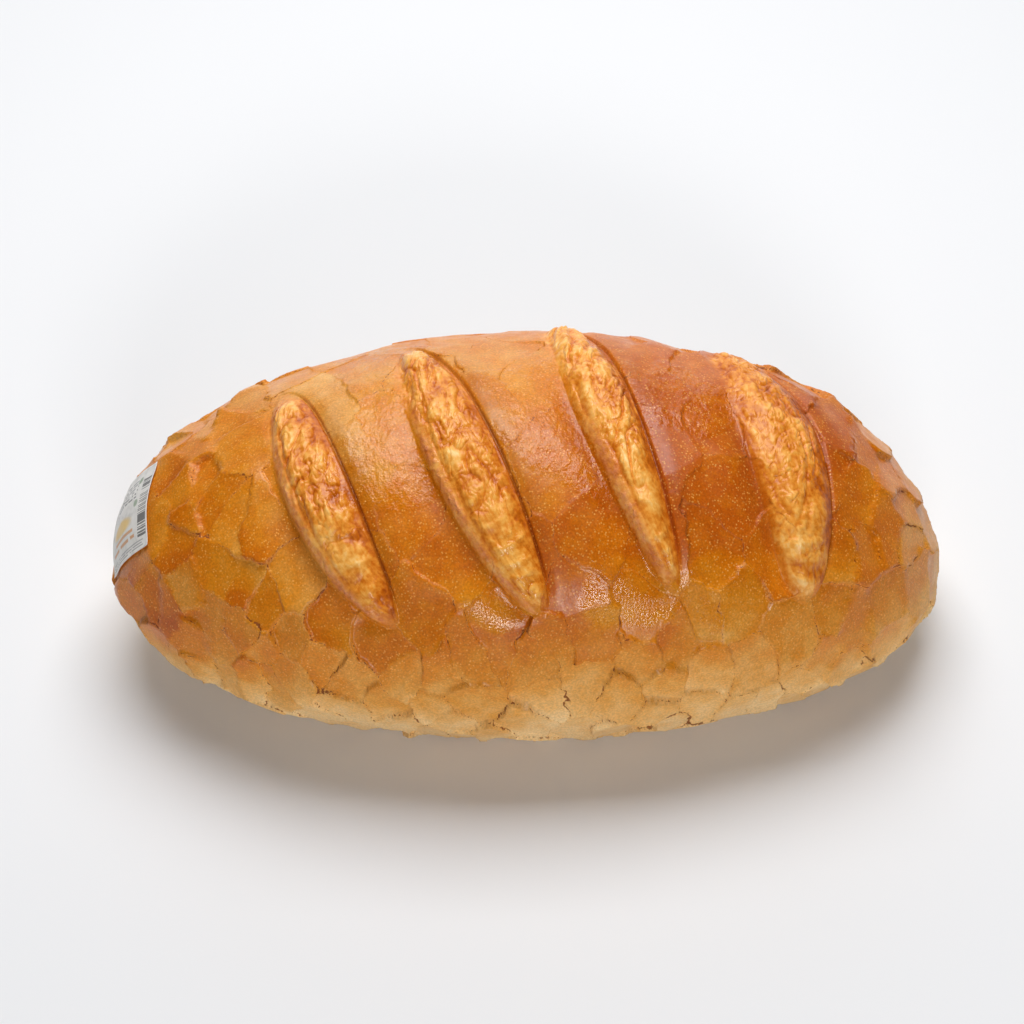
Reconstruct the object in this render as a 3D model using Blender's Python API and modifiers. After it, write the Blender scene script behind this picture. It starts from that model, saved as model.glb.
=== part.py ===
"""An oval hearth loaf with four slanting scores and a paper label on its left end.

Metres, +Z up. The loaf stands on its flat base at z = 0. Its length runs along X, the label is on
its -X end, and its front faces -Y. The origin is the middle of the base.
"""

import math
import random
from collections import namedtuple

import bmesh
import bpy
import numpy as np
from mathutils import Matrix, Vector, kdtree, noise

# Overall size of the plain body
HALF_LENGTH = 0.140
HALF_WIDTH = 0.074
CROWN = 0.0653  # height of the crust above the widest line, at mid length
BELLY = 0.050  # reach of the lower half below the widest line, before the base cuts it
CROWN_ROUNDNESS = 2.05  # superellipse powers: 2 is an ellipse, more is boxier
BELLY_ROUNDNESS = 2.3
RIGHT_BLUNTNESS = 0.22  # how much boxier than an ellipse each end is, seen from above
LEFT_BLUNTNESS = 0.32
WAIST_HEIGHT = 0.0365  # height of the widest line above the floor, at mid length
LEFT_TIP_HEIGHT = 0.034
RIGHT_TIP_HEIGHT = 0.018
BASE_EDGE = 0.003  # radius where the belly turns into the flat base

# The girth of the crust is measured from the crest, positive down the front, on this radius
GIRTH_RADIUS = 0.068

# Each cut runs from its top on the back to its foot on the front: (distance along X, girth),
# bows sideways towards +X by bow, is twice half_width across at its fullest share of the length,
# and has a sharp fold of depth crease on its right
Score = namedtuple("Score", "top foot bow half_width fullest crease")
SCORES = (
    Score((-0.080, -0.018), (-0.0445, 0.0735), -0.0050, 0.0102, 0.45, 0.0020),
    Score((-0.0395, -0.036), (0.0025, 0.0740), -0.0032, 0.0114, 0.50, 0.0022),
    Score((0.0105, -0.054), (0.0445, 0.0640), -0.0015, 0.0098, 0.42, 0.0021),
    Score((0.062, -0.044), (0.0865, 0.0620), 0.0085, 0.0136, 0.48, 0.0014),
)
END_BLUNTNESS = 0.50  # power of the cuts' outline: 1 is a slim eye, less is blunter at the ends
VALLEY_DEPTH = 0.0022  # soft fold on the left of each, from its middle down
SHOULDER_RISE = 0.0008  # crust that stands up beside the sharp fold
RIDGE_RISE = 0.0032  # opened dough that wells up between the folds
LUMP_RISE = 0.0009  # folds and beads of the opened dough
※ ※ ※
» TASK INSTRUCTIONS
Restate the listing above word for word.

» REPLY
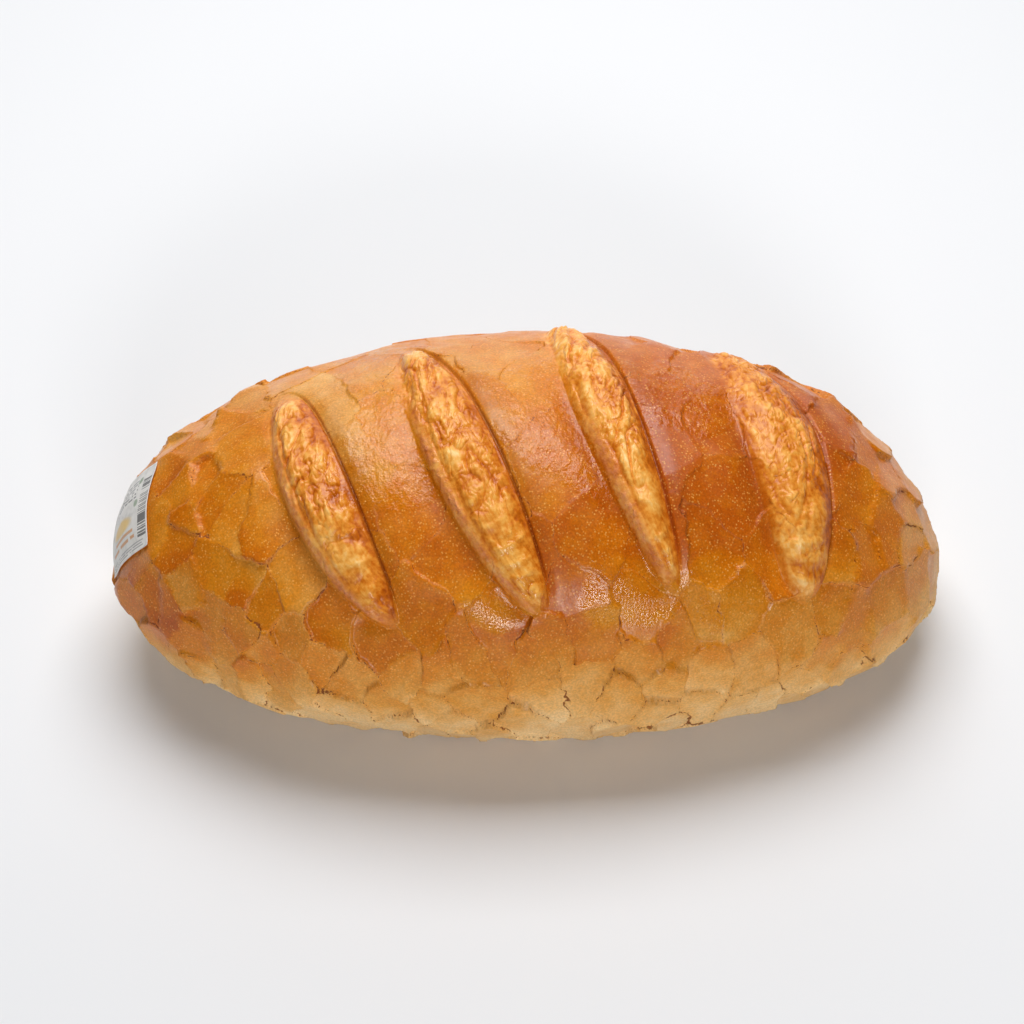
Reconstruct the object in this render as a 3D model using Blender's Python API and modifiers. After it, write the Blender scene script behind this picture. It starts from that model, saved as model.glb.
=== part.py ===
"""An oval hearth loaf with four slanting scores and a paper label on its left end.

Metres, +Z up. The loaf stands on its flat base at z = 0. Its length runs along X, the label is on
its -X end, and its front faces -Y. The origin is the middle of the base.
"""

import math
import random
from collections import namedtuple

import bmesh
import bpy
import numpy as np
from mathutils import Matrix, Vector, kdtree, noise

# Overall size of the plain body
HALF_LENGTH = 0.140
HALF_WIDTH = 0.074
CROWN = 0.0653  # height of the crust above the widest line, at mid length
BELLY = 0.050  # reach of the lower half below the widest line, before the base cuts it
CROWN_ROUNDNESS = 2.05  # superellipse powers: 2 is an ellipse, more is boxier
BELLY_ROUNDNESS = 2.3
RIGHT_BLUNTNESS = 0.22  # how much boxier than an ellipse each end is, seen from above
LEFT_BLUNTNESS = 0.32
WAIST_HEIGHT = 0.0365  # height of the widest line above the floor, at mid length
LEFT_TIP_HEIGHT = 0.034
RIGHT_TIP_HEIGHT = 0.018
BASE_EDGE = 0.003  # radius where the belly turns into the flat base

# The girth of the crust is measured from the crest, positive down the front, on this radius
GIRTH_RADIUS = 0.068

# Each cut runs from its top on the back to its foot on the front: (distance along X, girth),
# bows sideways towards +X by bow, is twice half_width across at its fullest share of the length,
# and has a sharp fold of depth crease on its right
Score = namedtuple("Score", "top foot bow half_width fullest crease")
SCORES = (
    Score((-0.080, -0.018), (-0.0445, 0.0735), -0.0050, 0.0102, 0.45, 0.0020),
    Score((-0.0395, -0.036), (0.0025, 0.0740), -0.0032, 0.0114, 0.50, 0.0022),
    Score((0.0105, -0.054), (0.0445, 0.0640), -0.0015, 0.0098, 0.42, 0.0021),
    Score((0.062, -0.044), (0.0865, 0.0620), 0.0085, 0.0136, 0.48, 0.0014),
)
END_BLUNTNESS = 0.50  # power of the cuts' outline: 1 is a slim eye, less is blunter at the ends
VALLEY_DEPTH = 0.0022  # soft fold on the left of each, from its middle down
SHOULDER_RISE = 0.0008  # crust that stands up beside the sharp fold
RIDGE_RISE = 0.0032  # opened dough that wells up between the folds
LUMP_RISE = 0.0009  # folds and beads of the opened dough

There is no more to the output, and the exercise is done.